How To Use Instagram's Shoppable Photos: A Guide For Online Retailers
By P2P Mailing
Image credit: Igor Ovsyannykov
Paul Galpin - Managing Director at P2P Mailing
The boundaries between social media and ecommerce are becoming increasingly blurred. There are over 2.5 billion users between Facebook, Instagram, Twitter and Snapchat, and this represents a huge potential market place for retailers. Indeed, a recent study has revealed that nearly a third of online shoppers (31%) are already using social media networks to browse for new items to buy. Essentially, technology is changing the face of shopping, and social media networks are tapping into these trends, from ‘buy now’ buttons on Twitter through to ‘buyable pins’ on Pinterest.
Instagram is the latest name to raise the ‘social commerce’ stakes, having recently trialled a new platform which allows a select group of retailers to tag product photos with pricing information and descriptions. These ‘shoppable photos’ link directly to the retailers’ websites, paving the way for a simple purchase process. The trial, which began in November 2016, involves 20 US-based retailers including Kate Spade, Jack Threads and Warby Parker.
This article looks at what Instagram’s Shoppable Photos mean for online retailers.
How it works
The thinking behind shoppable photos is that they’ll make it easier for users to find and purchase products. This new platform enables retailers to showcase up to five products that are clickable in a single shoppable photo. In each shoppable photo there is a ‘tap to view’ icon. When users engage with this icon, tags appear on the various products shown in the post.
Selecting an individual tag will take users to a product details page on Instagram which includes the product’s price, description, additional photos and a ‘Shop Now’ link. When the consumer taps the ‘Shop Now’ link it takes them directly to the product on the business’s website, effectively making it easier for them to buy the product that they want via the social network site. And if the details on the product page don’t interest the user, they can swiftly tap back to their Instagram feed.
Since the product details page loads inside Instagram, it keeps Instagram users on the social media network for longer. In a study run by the social giant, 60% of Instagrammers say they learn about products and services on the app, while 75% say they take actions like visiting sites, searching, or telling a friend after being influenced by a post on Instagram. With shoppable photos, users will no longer have to close the app, open the browser, and track down the product they were just looking at. The beauty of this new technology is that it is designed to reflect existing user behaviour on Instagram, and it makes the social shopping experience seamless. Instagram plans to monetise the feature by offering brands the opportunity to pay to share their shoppable photos with people who don’t already follow them on the social media site.
The bigger picture
It’s easy to understand the hype around shoppable photos – Instagram users now number more than 500 million. If retailers have a high level of customer engagement on Instagram, then this new channel could drive sales. However, it is important to look at how this this new channel impacts other parts of the purchasing process.
Increased sales mean more deliveries. However, research shows that 59% of consumers would not shop with a retailer again if they failed to deliver on time. Therefore it is essential for retailers to have an effective delivery infrastructure in place as a precursor to embracing the latest ecommerce developments. As shoppable photos come into sharper focus, what are the delivery factors retailers need to consider?

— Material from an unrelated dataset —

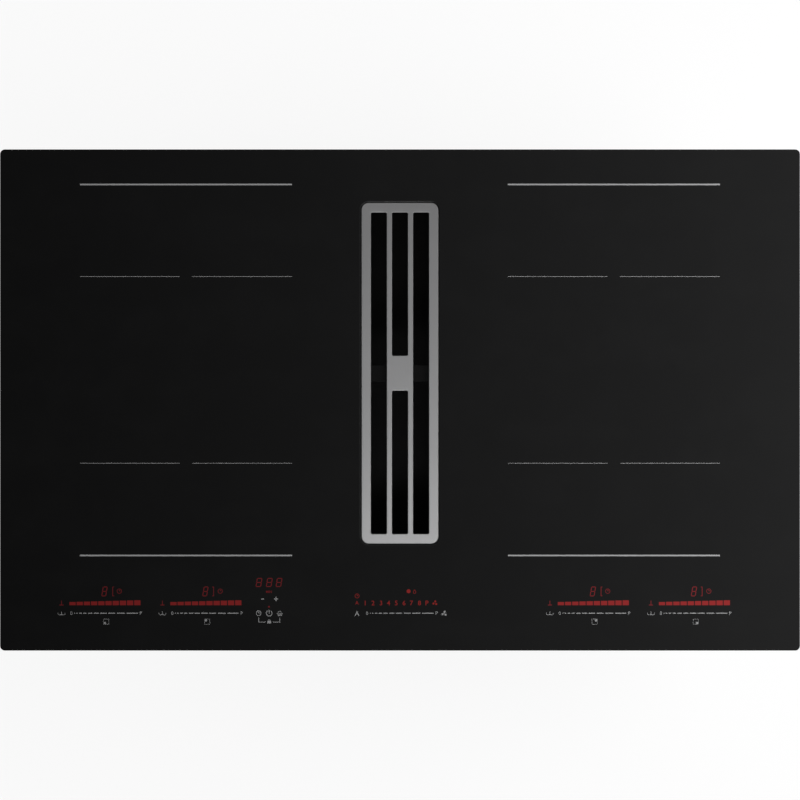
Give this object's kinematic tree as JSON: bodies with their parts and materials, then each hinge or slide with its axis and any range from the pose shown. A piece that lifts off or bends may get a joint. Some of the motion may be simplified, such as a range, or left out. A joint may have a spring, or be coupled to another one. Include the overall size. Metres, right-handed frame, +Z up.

Traditionally, offering a sole, standard delivery service may have been sufficient, but as the retail landscape has evolved so too has the consumer. Today consumers want more choice about how they receive their goods. The key with any delivery option is to focus on customer experience; this means offering convenience for the consumer. For example, parcel collection shops are now a common sight across major railway stations in the UK.
Not only do consumers want the choose how they receive their goods, but they also want to decide when they receive their goods. One way to improve delivery systems is to offer consumers the option to track their delivery. Trackable delivery has previously been an expensive choice, but the rise of online shopping and the subsequent power this has given the consumer has created demand for affordable trackable delivery options.
Coping With Increased Demand
It is essential that retailers manage their customers’ expectations from the outset in terms of setting their delivery aims. Retailers must strike a delicate balance between taking on extra orders without compromising the overall quality of their delivery service. Slow or disrupted delivery can cost retailers custom, so it is crucial that firms understand the capacity of their delivery services and are able to cope when facing a spike in orders.
Offering a great returns service is crucial for retailers in establishing repeat custom and a good relationship with their customer. Research by Harris Interactive shows that 85% of customers say they will stop buying from a retailer if the returns process is a hassle and, conversely, 95% will return to the same catalogue or internet retailer if the process is convenient. The returns process can be a massive deterrent for online shoppers if not handled correctly. A successful returns service should be simple to operate and inexpensive.
With the development of new platforms such as shoppable photos it is important that retailers not only keep up to date with these latest innovations, but also judge which platforms might fit their business and how their delivery and fulfilment process will be affected. A third-party expert with the necessary knowledge, contacts and expertise, can help retailers develop a delivery system that is flexible and efficient, tailored to the particular requirements of the business and equipped to deal with the challenges of today and beyond.